--- begin ---

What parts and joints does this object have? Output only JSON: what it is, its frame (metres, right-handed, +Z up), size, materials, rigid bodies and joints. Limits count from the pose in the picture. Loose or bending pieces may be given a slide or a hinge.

--- end ---
--- begin ---

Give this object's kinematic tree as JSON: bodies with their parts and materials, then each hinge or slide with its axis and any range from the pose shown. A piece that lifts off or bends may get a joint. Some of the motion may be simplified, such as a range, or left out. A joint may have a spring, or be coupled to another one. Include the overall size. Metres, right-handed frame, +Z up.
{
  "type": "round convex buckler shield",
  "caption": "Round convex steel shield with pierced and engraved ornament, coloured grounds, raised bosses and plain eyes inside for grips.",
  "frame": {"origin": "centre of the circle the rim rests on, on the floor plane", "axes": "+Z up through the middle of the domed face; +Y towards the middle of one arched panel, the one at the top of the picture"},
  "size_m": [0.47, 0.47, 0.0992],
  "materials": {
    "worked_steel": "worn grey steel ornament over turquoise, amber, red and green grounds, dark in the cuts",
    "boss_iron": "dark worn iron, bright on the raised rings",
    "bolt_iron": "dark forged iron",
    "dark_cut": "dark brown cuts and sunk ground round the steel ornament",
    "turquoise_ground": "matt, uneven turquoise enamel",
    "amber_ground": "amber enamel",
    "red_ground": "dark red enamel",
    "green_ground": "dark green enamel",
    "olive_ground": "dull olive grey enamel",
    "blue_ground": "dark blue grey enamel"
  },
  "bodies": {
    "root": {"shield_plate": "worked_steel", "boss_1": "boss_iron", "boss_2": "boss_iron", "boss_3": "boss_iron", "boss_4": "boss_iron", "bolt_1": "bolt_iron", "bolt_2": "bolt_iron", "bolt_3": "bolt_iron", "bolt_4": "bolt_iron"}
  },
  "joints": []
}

--- end ---

▸ STATED PROBLEM
Within the listing above, copy each line that has the string "slide".

▸ TASK SOLUTION
What parts and joints does this object have? Output only JSON: what it is, its frame (metres, right-handed, +Z up), size, materials, rigid bodies and joints. Limits count from the pose in the picture. Loose or bending pieces may be given a slide or a hinge.
Give this object's kinematic tree as JSON: bodies with their parts and materials, then each hinge or slide with its axis and any range from the pose shown. A piece that lifts off or bends may get a joint. Some of the motion may be simplified, such as a range, or left out. A joint may have a spring, or be coupled to another one. Include the overall size. Metres, right-handed frame, +Z up.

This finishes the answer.